2つ目の「スパイス・カレー」はかなりひどかったと思います。これが優秀賞に選ばれているのはなんでなのかよくわからないです。演じていた高校生はよくがんばっていました。特に男の子の役の子はとってもいいキャラクターだったと思います。ですが、脚本自体がよくなかったように感じました。始まってから、物語が全然進まないし、出てくる人たちの関係性も全然わからない。動かない物語の中でカレーを1時間ずっと作って、ユーモアも笑えるものがほぼなくて、退屈でした。コロナの状況をテーマにするのはいいとしても、高校生が母を亡くしたお母さんや叔母さんを演じるのは感情面で無理があったと思います。演技にリアリティや訴えかけてくるものがなかったです。もっと彼ら彼女の出せる精いっぱいのなにかがみたかったです。
3つ目の「ローカル線に乗って」は、最初の車掌さんのアナウンスから心を掴まれて、あの劇の世界に自然と入っていました(観客が本当にあの列車に乗っていたように感じました)。
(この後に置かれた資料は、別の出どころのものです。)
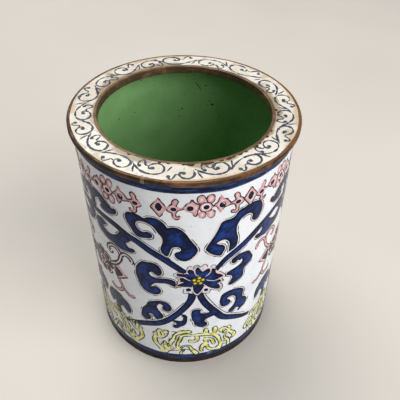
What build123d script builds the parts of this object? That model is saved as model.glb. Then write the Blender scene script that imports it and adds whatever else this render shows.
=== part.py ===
"""A painted-enamel desk cup for pens and brushes.

The body is copper sheet: a rolled and brazed tube, a recessed base plate and a flat
in-turned top plate. A plain copper band trims the outer edge of the rim, a strip collar
lines the mouth and a thin band protects the foot. Vitreous enamel covers everything
between the bare bands, outside, inside and underneath.

Frame: origin at the centre of the foot circle, +Z up the axis, -Y towards the viewer.
Units are millimetres.
"""

from build123d import *
import math
import os

# ---- driving dimensions ----------------------------------------------------------------
HEIGHT = 102.5
RIM_DIAMETER = 80.0

RIM_RADIUS = RIM_DIAMETER / 2
BAND_OVERHANG = 1.6       # how far the rim band stands out from the enamelled wall
ENAMEL = 0.4              # thickness of every fired enamel coat
SHEET = 1.0               # copper sheet of tube, base and top plate

WALL_OUTER = RIM_RADIUS - BAND_OVERHANG      # outside of the enamelled wall
TUBE_OUTER = WALL_OUTER - ENAMEL
TUBE_INNER = TUBE_OUTER - SHEET
LINING_INNER = TUBE_INNER - ENAMEL           # inside of the green lining

# rim band and mouth collar
BAND_HEIGHT = 2.0
BAND_ROUND = 0.45         # rounding of the band's outer corners
BAND_BOTTOM = HEIGHT - BAND_HEIGHT
MOUTH_RADIUS = 30.4
COLLAR_THICKNESS = 0.8
COLLAR_OUTER = MOUTH_RADIUS + COLLAR_THICKNESS
COLLAR_HEIGHT = 3.0
COLLAR_BOTTOM = HEIGHT - COLLAR_HEIGHT
COLLAR_ROUND = 0.3

# top plate with its enamel, which lies a little below the lip of the bands
LIP = 0.1
RIM_ENAMEL_TOP = HEIGHT - LIP
PLATE_TOP = RIM_ENAMEL_TOP - ENAMEL
PLATE_BOTTOM = PLATE_TOP - SHEET
PLATE_BRAZE = 0.2         # solder between the tube's end and the top plate
TUBE_TOP = PLATE_BOTTOM - PLATE_BRAZE

# foot and base
FOOT_BAND_HEIGHT = 3.3
FOOT_ROUND = 0.25
BASE_BOTTOM = 2.5
BASE_TOP = BASE_BOTTOM + SHEET
BASE_FILLET = 1.0         # leg of the solder fillet under the base plate

# painted borders at the top and bottom of the outer wall
BORDER_WIDTH = 3.4
LOWER_BORDER_TOP = FOOT_BAND_HEIGHT + BORDER_WIDTH
UPPER_BORDER_BOTTOM = BAND_BOTTOM - BORDER_WIDTH

# joints in the rolled strips: width of the solder, and where it lies, in degrees
# counter-clockwise from +X seen from above
SEAM_WIDTH = 0.5
JOINT_WIDTH = 1.2
BODY_SEAM_ANGLE = 90.0
FOOT_JOINT_ANGLE = 90.0
RIM_JOINT_ANGLE = 252.0
COLLAR_JOINT_ANGLE = 270.0


# ---- building blocks -------------------------------------------------------------------
def turned(points, rounded=(), radius=0.0):
    """A full turn of a closed (radius, height) outline; the corners listed are rounded."""
    with BuildPart() as body:
        with BuildSketch(Plane.XZ) as section:
            with BuildLine():
                Polyline(*points, close=True)
            make_face()
            if rounded:
                chosen = [
                    corner
                    for corner in section.vertices()
                    for r, z in rounded
                    if abs(corner.X - r) + abs(corner.Y - z) < 1e-6
                ]
                fillet(chosen, radius)
        revolve(axis=Axis.Z)
    return body.part.solid()


def ring(inner, outer, bottom, top, rounded=(), radius=0.0):
    """A ring of rectangular section, with the listed corners rounded."""
    corners = [(inner, bottom), (outer, bottom), (outer, top), (inner, top)]
    return turned(corners, rounded, radius)


def disc(radius, bottom, top):
    """A flat round plate on the axis."""
    return Pos(0, 0, bottom) * Cylinder(radius, top - bottom, align=(Align.CENTER, Align.CENTER, Align.MIN))


def joint_block(width, angle):
    """A slab that cuts a ring at one place, straight out from the axis at the given angle."""
    reach = 2 * RIM_RADIUS
    slab = Box(reach, width, 2 * HEIGHT, align=(Align.MIN, Align.CENTER, Align.CENTER))
    return Rot(0, 0, angle) * slab


def rolled(hoop, width, angle):
    """A strip rolled to a hoop, and the solder that closes it: (strip, solder)."""
    block = joint_block(width, angle)
    return (hoop - block).solid(), (hoop & block).solid()


# ---- copper body -----------------------------------------------------------------------
def copper_body():
    tube = ring(TUBE_INNER, TUBE_OUTER, 0, TUBE_TOP)
    body_tube, body_seam = rolled(tube, SEAM_WIDTH, BODY_SEAM_ANGLE)
    fillet_section = [
        (TUBE_INNER, BASE_BOTTOM),
        (TUBE_INNER - BASE_FILLET, BASE_BOTTOM),
        (TUBE_INNER, BASE_BOTTOM - BASE_FILLET),
    ]
    return {
        "body_tube": body_tube,
        "body_seam_solder": body_seam,
        "base_plate": disc(TUBE_INNER, BASE_BOTTOM, BASE_TOP),
        "base_solder_fillet": turned(fillet_section),
        "top_plate": ring(COLLAR_OUTER, TUBE_OUTER, PLATE_BOTTOM, PLATE_TOP),
        "top_plate_solder": ring(TUBE_INNER, TUBE_OUTER, TUBE_TOP, PLATE_BOTTOM),
    }


# ---- bare copper bands -----------------------------------------------------------------
def bare_bands():
    # the rim band is rebated: the enamel of the rim laps over its inner ledge
    rim_section = [
        (TUBE_OUTER, BAND_BOTTOM),
        (RIM_RADIUS, BAND_BOTTOM),
        (RIM_RADIUS, HEIGHT),
        (WALL_OUTER, HEIGHT),
        (WALL_OUTER, PLATE_TOP),
        (TUBE_OUTER, PLATE_TOP),
    ]
    rim_corners = [(RIM_RADIUS, BAND_BOTTOM), (RIM_RADIUS, HEIGHT)]
    rim_hoop = turned(rim_section, rim_corners, BAND_ROUND)
    collar_corners = [(MOUTH_RADIUS, HEIGHT), (MOUTH_RADIUS, COLLAR_BOTTOM)]
    collar_hoop = ring(
        MOUTH_RADIUS, COLLAR_OUTER, COLLAR_BOTTOM, HEIGHT, collar_corners, COLLAR_ROUND
    )
    foot_hoop = ring(
        TUBE_OUTER, WALL_OUTER, 0, FOOT_BAND_HEIGHT, [(WALL_OUTER, 0)], FOOT_ROUND
    )
    rim_band, rim_joint = rolled(rim_hoop, JOINT_WIDTH, RIM_JOINT_ANGLE)
    mouth_collar, collar_joint = rolled(collar_hoop, JOINT_WIDTH, COLLAR_JOINT_ANGLE)
    foot_band, foot_joint = rolled(foot_hoop, JOINT_WIDTH, FOOT_JOINT_ANGLE)
    return {
        "rim_band": rim_band,
        "rim_band_solder": rim_joint,
        "mouth_collar": mouth_collar,
        "mouth_collar_solder": collar_joint,
        "foot_band": foot_band,
        "foot_band_solder": foot_joint,
    }


# ---- fired enamel ----------------------------------------------------------------------
def enamel_coats():
    floor_top = BASE_TOP + ENAMEL
    return {
        "wall_enamel": ring(TUBE_OUTER, WALL_OUTER, LOWER_BORDER_TOP, UPPER_BORDER_BOTTOM),
        "upper_border_enamel": ring(TUBE_OUTER, WALL_OUTER, UPPER_BORDER_BOTTOM, BAND_BOTTOM),
        "lower_border_enamel": ring(TUBE_OUTER, WALL_OUTER, FOOT_BAND_HEIGHT, LOWER_BORDER_TOP),
        "rim_enamel": ring(COLLAR_OUTER, WALL_OUTER, PLATE_TOP, RIM_ENAMEL_TOP),
        "wall_lining_enamel": ring(LINING_INNER, TUBE_INNER, floor_top, PLATE_BOTTOM),
        "floor_lining_enamel": disc(TUBE_INNER, BASE_TOP, floor_top),
        "top_lining_enamel": ring(
            COLLAR_OUTER, LINING_INNER, PLATE_BOTTOM - ENAMEL, PLATE_BOTTOM
        ),
        "underside_enamel": disc(TUBE_INNER - BASE_FILLET, BASE_BOTTOM - ENAMEL, BASE_BOTTOM),
    }


def main():
    os.makedirs("parts", exist_ok=True)
    nodes = {**copper_body(), **bare_bands(), **enamel_coats()}
    for name, solid in nodes.items():
        solid.label = name
        export_step(solid, os.path.join("parts", name + ".step"))
    capacity = math.pi * LINING_INNER**2 * (PLATE_BOTTOM - BASE_TOP) / 1000
    print(len(nodes), "nodes, capacity about", round(capacity), "ml")


main()
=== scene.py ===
"""Looks of the enamelled pen cup: camera, light, finishes and the painted decoration.

Lengths are millimetres until a mesh is made, which is in metres. On the wall a point is
(u, z): u runs along the wall from the front line (-Y) towards +X, z is the height. On the
rim a point is (s, r): s runs along the rim's middle circle from the same front line, r is
the radius. Paint is modelled as thin closed slabs and strokes that stand on the enamel.
"""

import math
import random

import bpy
import numpy as np
from mathutils import Matrix, Vector, noise
from mathutils.geometry import delaunay_2d_cdt


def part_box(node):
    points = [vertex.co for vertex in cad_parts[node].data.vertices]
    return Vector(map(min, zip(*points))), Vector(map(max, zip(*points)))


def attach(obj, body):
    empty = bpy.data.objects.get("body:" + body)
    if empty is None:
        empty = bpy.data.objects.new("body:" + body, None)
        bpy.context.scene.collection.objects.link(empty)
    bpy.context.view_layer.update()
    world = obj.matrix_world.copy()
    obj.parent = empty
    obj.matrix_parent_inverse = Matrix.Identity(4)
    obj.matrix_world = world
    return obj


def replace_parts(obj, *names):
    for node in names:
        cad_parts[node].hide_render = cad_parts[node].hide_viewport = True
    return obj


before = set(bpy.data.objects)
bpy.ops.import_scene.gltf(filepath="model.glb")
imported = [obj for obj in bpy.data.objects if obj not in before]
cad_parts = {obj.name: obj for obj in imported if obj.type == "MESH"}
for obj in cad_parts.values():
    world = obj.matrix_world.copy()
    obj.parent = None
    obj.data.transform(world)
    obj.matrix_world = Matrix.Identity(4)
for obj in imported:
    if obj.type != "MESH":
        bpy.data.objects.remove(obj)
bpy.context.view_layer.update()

MM = 0.001
random.seed(11)
noise.seed_set(11)               # without it noise_vector would differ from run to run


def box_mm(node):
    """Lowest and highest corner of a CAD node, in millimetres."""
    low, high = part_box(node)
    return low / MM, high / MM


# ---- sizes taken from the frame ---------------------------------------------------------
WALL_LOW, WALL_HIGH = box_mm("wall_enamel")
WALL_R = WALL_HIGH.x
LOWER_BORDER_TOP = WALL_LOW.z
UPPER_BORDER_BOTTOM = WALL_HIGH.z
BAND_LOW, BAND_HIGH = box_mm("rim_band")
RIM_R = BAND_HIGH.x
CUP_TOP = BAND_HIGH.z
BAND_BOTTOM = BAND_LOW.z
FOOT_TOP = box_mm("foot_band")[1].z
COLLAR_LOW, COLLAR_HIGH = box_mm("mouth_collar")
COLLAR_R = COLLAR_HIGH.x
COLLAR_WALL = 0.8                # thickness of the collar's strip
MOUTH_R = COLLAR_R - COLLAR_WALL
PLATE_TOP, RIM_TOP = (corner.z for corner in box_mm("rim_enamel"))
TUBE_R = box_mm("body_tube")[1].x
LINING_LOW, LINING_HIGH = box_mm("wall_lining_enamel")
LINING_R = LINING_HIGH.x
ENAMEL = WALL_R - TUBE_R

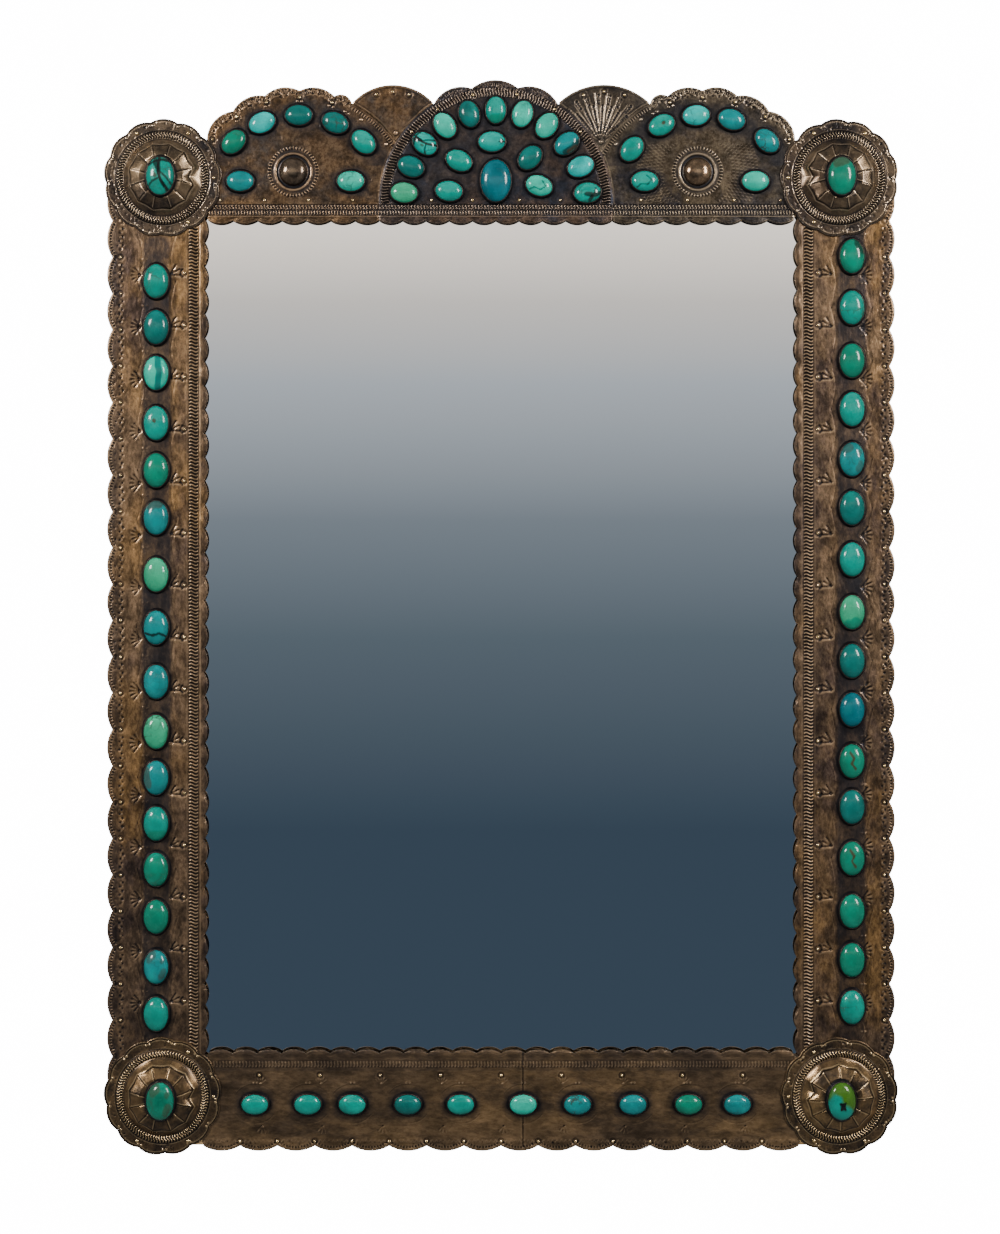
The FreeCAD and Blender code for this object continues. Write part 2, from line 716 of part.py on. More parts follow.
def concho_pins():
    """Four pins through each concho's rim, where the wood behind it is widest."""
    made = []
    for side in (-1, 1):
        for level in (-1, 1):
            for turn in CONCHO_PIN_TURNS:
                spot = polar(0, 0, CONCHO_PIN_R, turn)
                x, z = side * (CORNER_X - spot.x), level * (CORNER_Z - spot.z)
                made.append(pin(x, z, FRONT_Y - CONCHO_SHEET))
    return Part.makeCompound(made)


def six_corners(x, z, radius, y):
    """The corners of a screw's head or shank."""
    return [polar(x, z, radius, 360.0 * i / HEAD_SIDES, y) for i in range(HEAD_SIDES)]


def screw_head(x, z, under_head):
    """A six-sided head."""
    return facet(six_corners(x, z, HEAD_R, under_head)).extrude(FreeCAD.Vector(0, HEAD_HIGH, 0))


def hanger_screw(side):
    """A screw with a tapered shank, through the strap into the stile."""
    x, z = side * HANGER_X, EYE_Z - SCREW_DROP
    shank = spire([six_corners(x, z, HANGER_SCREW_R, STRAP_THICK)], at(x, z, -SCREW_DEEP))
    return screw_head(x, z, STRAP_THICK).fuse(shank).removeSplitter()


def pivot_screw(x, z):
    """A turn button's screw: its round shank is the pivot."""
    under_head = 2 * BUTTON_LIFT + BUTTON_THICK
    shank = disc(x, z, PIVOT_R, -SCREW_DEEP, under_head + SCREW_DEEP)
    return screw_head(x, z, under_head).fuse(shank)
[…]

「あなたたちの時代は豊かになりましたか?」と、女子高生の子に、ぼくら一人ひとりにその声がダイレクトに響いて。昔生きた人たちの積み重ねで今があること、その今をぼくらは胸を張って誇れるだろうか。おかげで豊かになった、幸せになったといえるだろうか。一人ひとりがその問と直面していた(誰も逃げられなかった)と思います。
最初は迷い込んだ列車に乗って、昭和と平成と令和、ユーモラスな会話がリズムよく楽しい感じで。そこから桜のことだったり、戦争のことだったり、シリアスな場面の一人ひとりの見せ場のシーン、本当に声が心がよく劇場全体に響いていて、特に桜の木を植えた女の子の独白のようなあの場面は、とてももうあんな近くであれを聴いたらどうすればってくらい心が動かされました。すごかったです。
演出も本当によかったです。使われた歌もすべてよかった、最後に流れた車窓からの映像もほんとによかった。上を向いて歩こうを最初にソロで歌った子の歌声があんまり透き通っていてきれいで、たまらなかった。これを聴けただけで今日来てよかったと思った。
最後、舞台袖から軍服の男の子が出てきたのをみた瞬間、終わり方がわかって、そうだよねそう終わるよねと思ったけど、ふたりが抱きしめ合ってもう感動が止まらなかった。いつまでも拍手をしていたい気持ちになりました。本当に素敵な劇をみせてくれてありがとうございましたと伝えたいです。
インタビューで車掌さんが嬉しかったと泣いていて、ほんとにみんな今日は彼の虜になってたと思います。お疲れさま、ありがとうと伝えたいです。国立劇場最後の高校演劇に、本当にふさわしい劇でした。関わっていた方、高校生たちに感謝したいです。来年もぜひ見に行けたらと思っています。